Quote the listing below word for word, stopping after the line that contains "STRANDS = 3".

Modeling code records:
================================
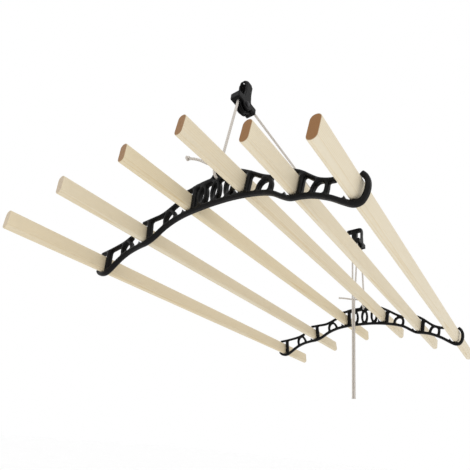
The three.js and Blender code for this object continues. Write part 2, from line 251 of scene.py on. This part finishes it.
STRANDS = 3  # laid together in the rope


def cotton():
    """Soft laid rope: fibres run along each strand, and painted shade darkens the grooves between the
    strands.
    """
    n = Nodes("cotton")
    around = n.add("ShaderNodeUVMap", uv_map="rope").outputs["UV"]
    split = n.add("ShaderNodeSeparateXYZ", {0: around})
    fibre = n.noise(n.stretch(around, (26, 3.2, 1)), 1.0, 3.0, 0.65)
    fuzz = n.noise(n.add("ShaderNodeTexCoord").outputs["Object"], 1500.0, 3.0)
    lobe = n.math("ABSOLUTE", n.math("COSINE", n.math("MULTIPLY", split.outputs[0], STRANDS * math.pi)))
    fibre_colour = n.mix(n.span(fibre, 0.3, 0.7, 0.0, 1.0), (0.50, 0.455, 0.41, 1), (0.66, 0.62, 0.57, 1))
    # Painted shade: darker in the grooves between the strands, lightest on the strand crowns.
    colour = n.mix(n.span(lobe, 0.0, 0.5, 0.75, 0.0), fibre_colour, (0.25, 0.22, 0.19, 1))
    height = n.math("ADD", n.math("MULTIPLY", fibre, 0.7), n.math("MULTIPLY", fuzz, 0.3))
    return n.set(
        Base_Color=colour,
        Roughness=0.9,
        Normal=n.bump(height, 0.6, 0.0004),
        Sheen_Weight=0.3,
        Sheen_Roughness=0.5,
    )


IRON = black_iron()
STEEL = axle_steel()
COTTON = cotton()

# ---- ropes ------------------------------------------------------------------------------

LAY = 0.020  # one full turn of the three strands
VALLEY = 0.84  # a rope's smallest radius, between two strands, as a share of its full one
STRAND_RISE = 0.19  # how far a strand stands above that
ROUNDED_END = 0.5  # length of a rope's rounded end, as a share of its radius
SMALLEST_END = 0.35
FRAY_LENGTH = 0.006
FRAY_SPREAD = 0.22
RING_SIDES = 18
RING_STEP = 0.0013


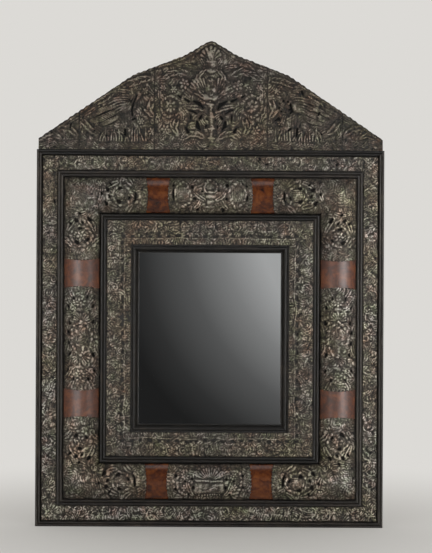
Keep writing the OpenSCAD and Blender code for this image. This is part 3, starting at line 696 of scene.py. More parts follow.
================================
# The answer
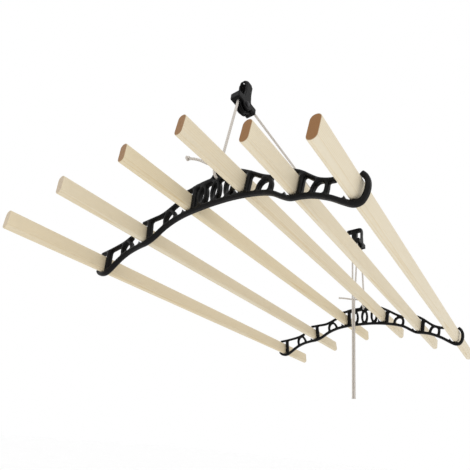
The three.js and Blender code for this object continues. Write part 2, from line 251 of scene.py on. This part finishes it.
STRANDS = 3  # laid together in the rope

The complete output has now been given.